Economy Built on Quicksand
August 27, 2009
The widely hailed economic recovery is built on a foundation of quicksand.  The impending rise in third quarter GDP is based on massive government spending, a slowdown in the inventory deceleration, the cash for clunkers program and some misleading housing numbers.  At the same time the most important drivers of a sustained recovery such as robust consumer spending, rising real wages and a real housing recovery, the necessary drivers of an economic upturn, are all missing from the recipe.

Consumer spending, which accounts for 70% of GDP, is likely to remain in the doldrums for some time to come.  With household debt still near record highs, deleveraging will be a feature of the economy for an extended period.  Household savings rates that previously averaged about 9% of disposable income is still at a paltry 4.2% after falling to zero in the previous boom.
  Since household net worth has collapsed, the need to replenish savings will continue to suppress spending.  At the same time payroll employment continues to decline, unemployment is rising, hours are being cut and large numbers of workers are being forced into part-time work when they prefer to work full-time.  Moreover, since corprate revenues are still in a nose dive as evidenced by second quarter reports, corporations will continue to cut their labor costs, thereby reducing household income even further.   Adding to the pressure, credit conditions are still tight and only the most financially secure consumers have access to loans.  All of these factors mean that consumer spending and income will remain under pressure and prevent any true recovery from gaining momentum.

At the same time recent housing numbers are giving a misleading picture of strength in housing.  July existing home sales were up 7.2%, but inventories of unsold homes rose by 7.3%.  A recent national surevey of real estate agents indicated that only 36% of home sales were made to buyers not under stress.

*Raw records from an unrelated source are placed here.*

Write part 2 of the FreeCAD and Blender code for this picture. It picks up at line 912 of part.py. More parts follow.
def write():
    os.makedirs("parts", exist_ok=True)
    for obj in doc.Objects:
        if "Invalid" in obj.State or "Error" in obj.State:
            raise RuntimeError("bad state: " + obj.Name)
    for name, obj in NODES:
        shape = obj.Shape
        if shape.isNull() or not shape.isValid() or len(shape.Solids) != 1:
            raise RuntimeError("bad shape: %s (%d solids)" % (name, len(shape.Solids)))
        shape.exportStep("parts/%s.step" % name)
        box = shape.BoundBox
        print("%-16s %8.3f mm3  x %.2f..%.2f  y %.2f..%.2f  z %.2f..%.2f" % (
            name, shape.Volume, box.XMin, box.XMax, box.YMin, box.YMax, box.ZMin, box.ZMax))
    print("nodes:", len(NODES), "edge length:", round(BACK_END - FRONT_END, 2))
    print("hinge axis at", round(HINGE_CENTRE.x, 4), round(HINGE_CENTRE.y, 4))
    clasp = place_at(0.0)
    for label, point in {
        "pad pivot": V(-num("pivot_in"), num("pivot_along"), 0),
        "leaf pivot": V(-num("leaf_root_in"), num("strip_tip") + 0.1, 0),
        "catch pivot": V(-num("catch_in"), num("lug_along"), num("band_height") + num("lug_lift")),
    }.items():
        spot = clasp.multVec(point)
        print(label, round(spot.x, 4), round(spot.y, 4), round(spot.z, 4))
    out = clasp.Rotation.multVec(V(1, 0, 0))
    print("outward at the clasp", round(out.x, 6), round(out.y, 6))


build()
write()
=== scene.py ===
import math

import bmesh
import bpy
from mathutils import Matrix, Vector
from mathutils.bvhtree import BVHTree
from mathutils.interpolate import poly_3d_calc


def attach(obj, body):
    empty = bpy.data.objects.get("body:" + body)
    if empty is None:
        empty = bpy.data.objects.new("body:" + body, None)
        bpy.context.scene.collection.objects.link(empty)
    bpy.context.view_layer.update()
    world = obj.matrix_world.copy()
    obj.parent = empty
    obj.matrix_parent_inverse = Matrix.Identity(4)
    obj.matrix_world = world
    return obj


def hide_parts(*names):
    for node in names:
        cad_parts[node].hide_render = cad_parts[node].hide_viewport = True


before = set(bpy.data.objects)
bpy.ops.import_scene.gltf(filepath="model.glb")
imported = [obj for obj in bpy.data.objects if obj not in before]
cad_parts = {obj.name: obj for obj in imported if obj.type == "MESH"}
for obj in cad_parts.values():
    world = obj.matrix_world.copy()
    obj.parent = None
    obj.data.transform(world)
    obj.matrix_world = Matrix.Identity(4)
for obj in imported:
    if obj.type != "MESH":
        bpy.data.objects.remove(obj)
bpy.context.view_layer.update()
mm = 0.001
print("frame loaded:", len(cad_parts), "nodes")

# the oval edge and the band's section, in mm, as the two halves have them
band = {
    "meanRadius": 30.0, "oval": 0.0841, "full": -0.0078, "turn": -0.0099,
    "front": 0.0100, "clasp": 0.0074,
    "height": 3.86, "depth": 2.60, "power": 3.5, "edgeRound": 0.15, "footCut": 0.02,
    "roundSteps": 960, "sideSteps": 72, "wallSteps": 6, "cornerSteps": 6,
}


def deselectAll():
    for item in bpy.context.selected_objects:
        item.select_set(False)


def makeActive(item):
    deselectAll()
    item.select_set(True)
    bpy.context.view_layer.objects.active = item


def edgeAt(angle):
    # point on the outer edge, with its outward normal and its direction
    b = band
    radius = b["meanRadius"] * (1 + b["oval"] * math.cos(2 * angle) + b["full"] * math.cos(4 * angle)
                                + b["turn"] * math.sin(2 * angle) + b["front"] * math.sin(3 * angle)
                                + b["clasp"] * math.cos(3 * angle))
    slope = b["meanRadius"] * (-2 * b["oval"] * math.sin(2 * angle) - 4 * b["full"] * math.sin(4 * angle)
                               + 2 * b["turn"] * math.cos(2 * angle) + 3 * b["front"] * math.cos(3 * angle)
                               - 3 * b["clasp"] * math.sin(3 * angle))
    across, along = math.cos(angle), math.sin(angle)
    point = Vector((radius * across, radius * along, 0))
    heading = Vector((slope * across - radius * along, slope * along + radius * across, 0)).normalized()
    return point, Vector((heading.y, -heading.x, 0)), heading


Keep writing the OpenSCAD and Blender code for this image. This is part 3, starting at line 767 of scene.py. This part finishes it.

The remaining sales all invlolved either foreclosures, short sales by banks or by sellers not in default but in financial trouble as a result of unemployment, illness or family problems.  In addition 30% of sales were to first-time home buyers taking advantage of the $8,000 tax credit that expires at the end of November. New home sales were also up in July, reaching an annualized 433,000 units. However, this compares to full-year numbers of 776,000 for 2007 and 485,000 for 2008.  Remember, too, that annualized monthly new home sales peaked at about 1.4 million in 2007.  Ominously, a wave of new forclosures is likely in the period ahead.  A recent Deutche Bank study shows that 26% of all homes with a mortgage are worth less than the amount of the mortgage and that this will rise to 48% by the first quarter of 2011.  This will lead to more foreclosures and lower prices as well as more bad loans on the books of financial instititutions that carry the loans.  Adding to the negative picture, another wave of resets of adjustable rate mortgages will exacerbate the situation even further.

All in all the chances for a V-type recovery are exceedingly slim, and it is more likely that after a quarter or two of rising GDP, the economy will continue to sink into further recession.  This would be typical economic behavior following a major credit crisis.  After a 55% rise since the bottom, the stock market is discounting a far rosier scenario, and will probably be exceedingly disappointed as events unfold in the period ahead.